## OBJECTIVE
Exactly the lines from the line with "Keep writing the" to the line with "an open run." should be extracted, both included, with no other lines.

-- BEGIN RECORDS PROVIDED --

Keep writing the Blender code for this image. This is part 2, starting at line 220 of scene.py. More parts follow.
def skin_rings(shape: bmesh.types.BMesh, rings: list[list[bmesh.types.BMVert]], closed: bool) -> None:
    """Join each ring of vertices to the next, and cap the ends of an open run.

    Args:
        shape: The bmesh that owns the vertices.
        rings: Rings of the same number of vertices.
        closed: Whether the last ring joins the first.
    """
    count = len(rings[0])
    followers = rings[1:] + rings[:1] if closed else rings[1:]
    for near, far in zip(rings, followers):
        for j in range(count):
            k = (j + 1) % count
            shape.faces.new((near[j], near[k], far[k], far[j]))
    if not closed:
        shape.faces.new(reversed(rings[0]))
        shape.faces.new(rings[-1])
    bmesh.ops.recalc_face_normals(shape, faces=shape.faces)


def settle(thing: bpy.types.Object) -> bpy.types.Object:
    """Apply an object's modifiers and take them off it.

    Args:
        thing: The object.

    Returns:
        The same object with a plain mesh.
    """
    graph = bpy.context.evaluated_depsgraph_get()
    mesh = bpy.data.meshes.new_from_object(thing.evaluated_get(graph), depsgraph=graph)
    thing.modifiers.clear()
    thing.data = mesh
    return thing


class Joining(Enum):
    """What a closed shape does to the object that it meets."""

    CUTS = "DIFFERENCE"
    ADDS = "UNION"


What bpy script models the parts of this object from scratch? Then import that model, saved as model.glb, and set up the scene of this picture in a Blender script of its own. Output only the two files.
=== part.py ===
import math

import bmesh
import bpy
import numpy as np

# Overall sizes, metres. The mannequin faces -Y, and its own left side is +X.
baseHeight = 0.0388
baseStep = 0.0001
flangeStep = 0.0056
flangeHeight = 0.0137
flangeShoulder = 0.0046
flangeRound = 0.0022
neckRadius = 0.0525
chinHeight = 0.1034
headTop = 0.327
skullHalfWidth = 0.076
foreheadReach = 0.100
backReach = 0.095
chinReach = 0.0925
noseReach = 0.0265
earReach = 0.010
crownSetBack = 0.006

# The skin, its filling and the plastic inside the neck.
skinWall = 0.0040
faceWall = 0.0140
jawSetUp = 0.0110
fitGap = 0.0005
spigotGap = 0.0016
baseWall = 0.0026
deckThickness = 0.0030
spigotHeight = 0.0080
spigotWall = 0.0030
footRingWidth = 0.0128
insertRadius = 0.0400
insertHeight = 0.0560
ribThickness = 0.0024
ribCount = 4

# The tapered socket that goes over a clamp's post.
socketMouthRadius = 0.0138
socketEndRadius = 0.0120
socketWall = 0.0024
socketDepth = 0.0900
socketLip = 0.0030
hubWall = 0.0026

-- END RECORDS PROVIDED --
-- BEGIN RECORDS PROVIDED --

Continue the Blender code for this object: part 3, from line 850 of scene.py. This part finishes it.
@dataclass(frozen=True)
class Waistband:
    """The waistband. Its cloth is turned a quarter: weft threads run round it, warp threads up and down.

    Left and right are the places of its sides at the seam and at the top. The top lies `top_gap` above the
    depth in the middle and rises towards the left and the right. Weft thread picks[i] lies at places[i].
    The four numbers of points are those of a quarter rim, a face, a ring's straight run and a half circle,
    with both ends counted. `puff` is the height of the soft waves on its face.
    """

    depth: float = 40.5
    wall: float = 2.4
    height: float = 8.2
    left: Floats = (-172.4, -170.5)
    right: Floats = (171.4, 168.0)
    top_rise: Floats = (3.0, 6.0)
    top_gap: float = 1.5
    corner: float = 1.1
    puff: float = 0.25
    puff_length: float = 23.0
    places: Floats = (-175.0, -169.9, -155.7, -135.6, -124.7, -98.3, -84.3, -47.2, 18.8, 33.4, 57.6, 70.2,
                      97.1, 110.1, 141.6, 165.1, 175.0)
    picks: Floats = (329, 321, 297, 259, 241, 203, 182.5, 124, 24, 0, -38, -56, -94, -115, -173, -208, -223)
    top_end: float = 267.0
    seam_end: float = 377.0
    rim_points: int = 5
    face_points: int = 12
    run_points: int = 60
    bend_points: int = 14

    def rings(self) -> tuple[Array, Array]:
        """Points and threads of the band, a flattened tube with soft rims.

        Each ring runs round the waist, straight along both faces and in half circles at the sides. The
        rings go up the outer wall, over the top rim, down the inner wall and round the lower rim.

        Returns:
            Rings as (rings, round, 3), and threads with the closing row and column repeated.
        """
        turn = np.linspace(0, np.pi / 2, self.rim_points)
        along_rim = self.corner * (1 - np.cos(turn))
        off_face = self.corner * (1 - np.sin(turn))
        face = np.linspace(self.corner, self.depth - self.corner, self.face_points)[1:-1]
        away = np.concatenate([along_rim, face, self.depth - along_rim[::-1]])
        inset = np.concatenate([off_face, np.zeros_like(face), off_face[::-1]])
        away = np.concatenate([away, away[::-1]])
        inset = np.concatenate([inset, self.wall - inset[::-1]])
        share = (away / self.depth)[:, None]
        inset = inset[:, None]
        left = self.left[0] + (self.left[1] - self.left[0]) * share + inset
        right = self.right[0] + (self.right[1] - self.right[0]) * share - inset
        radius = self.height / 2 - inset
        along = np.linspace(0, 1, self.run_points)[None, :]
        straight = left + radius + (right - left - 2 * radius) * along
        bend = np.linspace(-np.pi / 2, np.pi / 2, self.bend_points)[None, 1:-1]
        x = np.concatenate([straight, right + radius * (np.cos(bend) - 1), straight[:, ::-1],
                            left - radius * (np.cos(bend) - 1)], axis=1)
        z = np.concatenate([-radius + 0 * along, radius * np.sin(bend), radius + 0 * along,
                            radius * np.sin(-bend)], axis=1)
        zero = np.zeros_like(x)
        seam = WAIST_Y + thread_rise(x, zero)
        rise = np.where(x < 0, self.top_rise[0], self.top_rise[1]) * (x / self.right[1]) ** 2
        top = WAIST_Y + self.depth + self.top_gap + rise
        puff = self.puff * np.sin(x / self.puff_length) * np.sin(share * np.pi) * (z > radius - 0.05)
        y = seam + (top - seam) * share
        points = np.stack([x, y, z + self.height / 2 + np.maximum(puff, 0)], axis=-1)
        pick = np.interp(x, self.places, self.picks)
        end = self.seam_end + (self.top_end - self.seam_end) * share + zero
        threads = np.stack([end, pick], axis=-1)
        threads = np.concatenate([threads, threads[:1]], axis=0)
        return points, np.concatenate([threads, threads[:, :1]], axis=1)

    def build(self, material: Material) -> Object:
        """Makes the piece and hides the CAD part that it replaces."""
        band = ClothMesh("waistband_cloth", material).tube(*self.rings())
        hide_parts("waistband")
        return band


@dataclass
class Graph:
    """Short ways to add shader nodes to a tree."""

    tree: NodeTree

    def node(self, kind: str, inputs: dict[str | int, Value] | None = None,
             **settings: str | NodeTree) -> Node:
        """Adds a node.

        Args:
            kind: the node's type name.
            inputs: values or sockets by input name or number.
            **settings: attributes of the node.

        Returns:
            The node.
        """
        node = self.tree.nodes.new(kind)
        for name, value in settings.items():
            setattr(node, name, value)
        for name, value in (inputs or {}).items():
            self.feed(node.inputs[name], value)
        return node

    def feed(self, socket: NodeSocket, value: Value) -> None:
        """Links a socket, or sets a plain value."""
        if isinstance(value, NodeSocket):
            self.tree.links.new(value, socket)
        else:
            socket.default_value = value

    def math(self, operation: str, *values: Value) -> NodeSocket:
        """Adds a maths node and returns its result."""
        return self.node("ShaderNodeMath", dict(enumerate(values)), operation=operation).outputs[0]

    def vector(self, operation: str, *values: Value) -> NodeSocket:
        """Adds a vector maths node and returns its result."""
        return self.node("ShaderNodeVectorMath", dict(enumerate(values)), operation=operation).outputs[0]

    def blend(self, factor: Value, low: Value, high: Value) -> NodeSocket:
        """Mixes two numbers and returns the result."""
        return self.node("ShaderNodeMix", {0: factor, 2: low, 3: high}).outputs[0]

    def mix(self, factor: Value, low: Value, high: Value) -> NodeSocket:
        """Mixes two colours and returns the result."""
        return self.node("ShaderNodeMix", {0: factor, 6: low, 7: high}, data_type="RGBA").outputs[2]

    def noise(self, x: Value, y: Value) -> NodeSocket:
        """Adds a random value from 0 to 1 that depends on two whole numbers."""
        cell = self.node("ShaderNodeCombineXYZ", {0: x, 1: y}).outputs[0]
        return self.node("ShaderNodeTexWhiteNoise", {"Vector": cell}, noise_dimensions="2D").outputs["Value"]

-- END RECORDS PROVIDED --

## REPLY
Keep writing the Blender code for this image. This is part 2, starting at line 220 of scene.py. More parts follow.
def skin_rings(shape: bmesh.types.BMesh, rings: list[list[bmesh.types.BMVert]], closed: bool) -> None:
    """Join each ring of vertices to the next, and cap the ends of an open run.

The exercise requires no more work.